The acquisition of Piedmont Natural Gas is expected to complete by the end of 2016, and Duke Energy will assume $2 billion debt on its balance sheet. As Duke Energy plans to finance the deal with debt and equity mix, the leverage will increase further. In this scenario, Fitch expects debt to EBITDA ratio 4.8 times for Duke Energy over the next few years, which could hurt the earnings in the coming years.
Hold Duke Energy
For the first quarter of 2016, Duke Energy reported earnings per share of $1.01, compared to $1.22 in the first quarter of 2015. The drop in earnings was due to the absence of nonregulated Midwest generation business. Duke Energy is looking at a mid-single digit earnings growth in the long term, which is a very reasonable expectation. The divestiture of Latin America with carrying value of $2.6 billion, the new addition of 96% regulated natural gas assets, and its regulated electricity revenues would enable Duke Energy to deliver satisfactory financial performance.

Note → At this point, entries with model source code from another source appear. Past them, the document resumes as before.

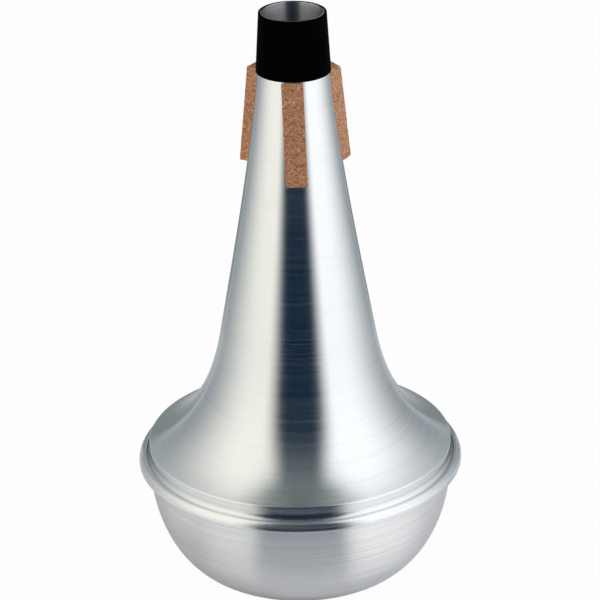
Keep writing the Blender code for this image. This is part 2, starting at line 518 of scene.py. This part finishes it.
def turningTree():
    inputs = {
        "Outline": "Geometry",
        "Turn Radius": "Float",
        "Turn Steps": "Int",
        "Weld": "Float",
        "Finish": "Material",
    }
    net, given = newTree("turnedPart", inputs, "Part")
    radius = given.out("Turn Radius")
    outline = net.add("GeometryNodeMeshToCurve", {}, {"Mesh": given})
    laid = net.add("GeometryNodeTransform", {}, {
        "Geometry": outline,
        "Rotation": (math.pi / 2, 0, 0),
        "Translation": net.join(-radius, 0.0, 0.0),
    })
    circle = net.add("GeometryNodeCurvePrimitiveCircle", {}, {
        "Resolution": given.out("Turn Steps"),
        "Radius": radius,
    })
    swept = net.add("GeometryNodeCurveToMesh", {}, {"Curve": circle, "Profile Curve": laid})
    inputs = {"Geometry": swept, "Distance": given.out("Weld")}
    welded = net.add("GeometryNodeMergeByDistance", {}, inputs)
    return endTree(net, given, "Part", welded)


turning = {
    "radius": 50 * mm,
    "steps": 240,
    "weld": 0.002 * mm,
    "sharpAngle": math.radians(50),
    "tree": turningTree(),
}


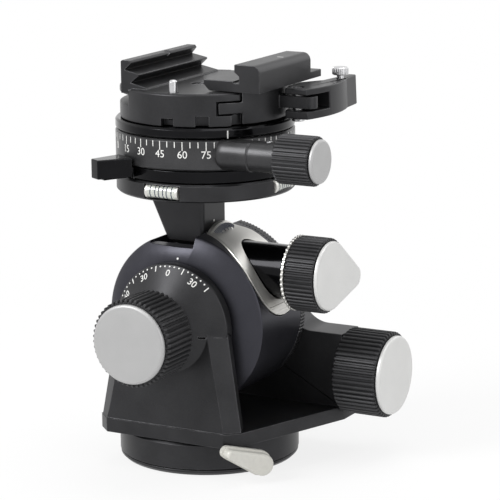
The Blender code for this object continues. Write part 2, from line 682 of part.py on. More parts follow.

The progress in renewables will contribute a small growth, but replacing coal with natural gas plants would drive meaningful growth. Duke Energy has already hinted to increase the dividends in line with the earnings growth in the long term. The current dividend yield of 4% is still attractive and higher than most of its peers while healthy profitability and cash flows will continue to support the dividend growth. That said, Duke Energy is a stock to hold for safe and growing dividends, but not a buy at current price levels.
Disclosure: I/we have no positions in any stocks mentioned, and no plans to initiate any positions within the next 72 hours.
I wrote this article myself, and it expresses my own opinions. I am not receiving compensation for it (other than from Seeking Alpha). I have no business relationship with any company whose stock is mentioned in this article.